Not specifically addressed by Mays is the circumstance in which plaintiffs seek to proceed on collective liability theories, naming numerous manufacturer defendants who marketed products of the type that caused injury to plaintiff. No reported Kansas case has adopted any of these theories, however, which have gotten stale with the passage of time.

Other jurisdictions that have considered cases where a plaintiff cannot identify the particular product that caused him injury have overwhelmingly held that such plaintiff’s product liability claims should be dismissed as a matter of law, because proof of the identity of the product that allegedly caused injury is a “fundamental principle” of product liability law and is necessary for plaintiff to prove cause-in-fact and proximate cause. See, e.g., Smith v. Eli Lilly & Co., 560 N.E.2d 324, 328 (Ill. 1990); Mathers v. Midland-Ross Corp., 532 N.E.2d 46, 49 (Mass. 1989); Case v. Fibreboard Corp., 743 P.2d 1062, 1064 (Okl. 1987); Abel v. Eli Lilly & Co., 343 N.W.2d 164, 170 (Mich. 1984); Namm v. Charles E. Frosst and Co., Inc., 427 A.2d 1121, 1125 (N.J. Super. App. Div. 1981); Roehling v. National Gypsum Co. Gold Bond Building Prods., 786 F.2d 1225, 1226 (4th Cir. 1986); Blackston v. Shook and Fletcher Insulation Co., 764 F.2d 1480, 1482 (11th Cir. 1985) (applying Georgia law); Bryant v. Tri-County Elec.
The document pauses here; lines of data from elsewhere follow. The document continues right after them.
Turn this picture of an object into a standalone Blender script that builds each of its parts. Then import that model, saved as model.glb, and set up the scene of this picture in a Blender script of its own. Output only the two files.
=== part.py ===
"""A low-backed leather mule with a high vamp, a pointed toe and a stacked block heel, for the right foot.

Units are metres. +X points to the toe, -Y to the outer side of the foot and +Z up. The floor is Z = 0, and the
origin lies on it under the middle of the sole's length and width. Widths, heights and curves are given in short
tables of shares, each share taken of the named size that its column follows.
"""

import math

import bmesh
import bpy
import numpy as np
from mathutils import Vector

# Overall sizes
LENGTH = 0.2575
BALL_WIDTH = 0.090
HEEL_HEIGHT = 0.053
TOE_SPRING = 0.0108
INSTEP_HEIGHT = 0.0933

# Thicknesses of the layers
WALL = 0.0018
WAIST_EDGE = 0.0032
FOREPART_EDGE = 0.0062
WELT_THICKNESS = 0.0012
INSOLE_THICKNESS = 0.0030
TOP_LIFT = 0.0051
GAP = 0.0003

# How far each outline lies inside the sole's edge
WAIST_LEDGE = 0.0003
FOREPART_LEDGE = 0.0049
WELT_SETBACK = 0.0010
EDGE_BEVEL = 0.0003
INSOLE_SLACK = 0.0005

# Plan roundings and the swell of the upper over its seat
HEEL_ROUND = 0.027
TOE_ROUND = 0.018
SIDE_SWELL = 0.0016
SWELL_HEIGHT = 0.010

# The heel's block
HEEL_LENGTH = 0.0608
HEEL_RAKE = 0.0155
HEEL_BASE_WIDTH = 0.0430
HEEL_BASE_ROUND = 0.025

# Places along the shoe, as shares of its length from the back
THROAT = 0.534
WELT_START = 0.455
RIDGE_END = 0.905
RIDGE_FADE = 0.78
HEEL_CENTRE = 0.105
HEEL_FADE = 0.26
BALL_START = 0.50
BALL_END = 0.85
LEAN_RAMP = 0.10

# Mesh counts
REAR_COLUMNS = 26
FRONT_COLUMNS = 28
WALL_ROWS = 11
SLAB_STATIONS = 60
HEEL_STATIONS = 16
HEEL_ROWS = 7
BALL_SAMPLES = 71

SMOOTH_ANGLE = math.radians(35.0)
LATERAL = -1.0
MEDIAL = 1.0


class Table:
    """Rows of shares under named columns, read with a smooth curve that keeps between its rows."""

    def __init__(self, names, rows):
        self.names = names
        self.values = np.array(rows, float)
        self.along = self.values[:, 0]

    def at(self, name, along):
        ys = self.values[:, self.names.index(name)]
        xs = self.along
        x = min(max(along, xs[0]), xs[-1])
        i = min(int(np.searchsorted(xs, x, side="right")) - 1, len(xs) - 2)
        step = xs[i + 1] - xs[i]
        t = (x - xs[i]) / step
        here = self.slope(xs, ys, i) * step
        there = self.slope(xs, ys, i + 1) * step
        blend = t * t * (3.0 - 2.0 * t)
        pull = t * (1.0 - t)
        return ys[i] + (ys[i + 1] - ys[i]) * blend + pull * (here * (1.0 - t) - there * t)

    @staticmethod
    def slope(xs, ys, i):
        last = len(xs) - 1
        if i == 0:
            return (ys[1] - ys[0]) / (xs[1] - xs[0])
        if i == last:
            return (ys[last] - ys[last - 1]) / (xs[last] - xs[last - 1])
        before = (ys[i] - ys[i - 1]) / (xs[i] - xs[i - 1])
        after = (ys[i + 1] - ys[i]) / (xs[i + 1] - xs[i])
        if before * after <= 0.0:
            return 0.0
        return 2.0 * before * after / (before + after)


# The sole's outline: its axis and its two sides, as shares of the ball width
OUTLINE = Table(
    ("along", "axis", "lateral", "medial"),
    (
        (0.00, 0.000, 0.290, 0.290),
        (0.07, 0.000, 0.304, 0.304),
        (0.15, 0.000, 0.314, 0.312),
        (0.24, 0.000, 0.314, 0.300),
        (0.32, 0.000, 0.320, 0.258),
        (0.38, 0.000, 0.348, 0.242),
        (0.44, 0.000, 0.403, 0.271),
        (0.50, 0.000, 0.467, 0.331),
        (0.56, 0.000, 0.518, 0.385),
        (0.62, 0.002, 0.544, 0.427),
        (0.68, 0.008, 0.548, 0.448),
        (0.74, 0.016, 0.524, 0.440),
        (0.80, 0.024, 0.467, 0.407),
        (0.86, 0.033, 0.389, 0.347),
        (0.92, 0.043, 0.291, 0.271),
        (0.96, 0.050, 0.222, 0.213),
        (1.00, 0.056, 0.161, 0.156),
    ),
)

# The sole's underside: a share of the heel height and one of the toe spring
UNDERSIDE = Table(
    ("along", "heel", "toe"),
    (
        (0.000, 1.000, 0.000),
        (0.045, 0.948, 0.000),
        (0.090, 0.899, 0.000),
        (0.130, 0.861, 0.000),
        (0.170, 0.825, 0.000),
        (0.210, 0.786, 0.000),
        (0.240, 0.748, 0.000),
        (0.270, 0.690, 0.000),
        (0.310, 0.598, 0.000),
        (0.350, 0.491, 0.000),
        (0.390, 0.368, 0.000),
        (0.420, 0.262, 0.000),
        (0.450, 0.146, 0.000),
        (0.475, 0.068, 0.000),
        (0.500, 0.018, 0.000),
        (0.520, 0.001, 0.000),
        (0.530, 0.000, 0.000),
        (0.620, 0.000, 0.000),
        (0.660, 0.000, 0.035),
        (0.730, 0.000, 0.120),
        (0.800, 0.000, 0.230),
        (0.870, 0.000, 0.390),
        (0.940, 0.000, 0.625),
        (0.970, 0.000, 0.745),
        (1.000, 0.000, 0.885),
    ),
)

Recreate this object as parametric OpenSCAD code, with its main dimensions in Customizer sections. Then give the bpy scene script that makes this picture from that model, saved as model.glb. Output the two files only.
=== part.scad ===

Membership Corp., 844 F. Supp. 347, 354 (W.D. Ky. 1994); Pipon v. Burroughs-Wellcome Co., 532 F. Supp. 637, 638 (D.N.J. 1982); Gray v. United States, 445 F. Supp. 337, 338 (S.D. Tex. 1978).

Arguing a combination of Mays and the abundant reported case law on product identification in other jurisdictions seems to be a winning formula. The Kansas courts have not adopted theories of enterprise, alternative, or market share liability, and at this time there is no indication that the courts would be inclined to accept such theories.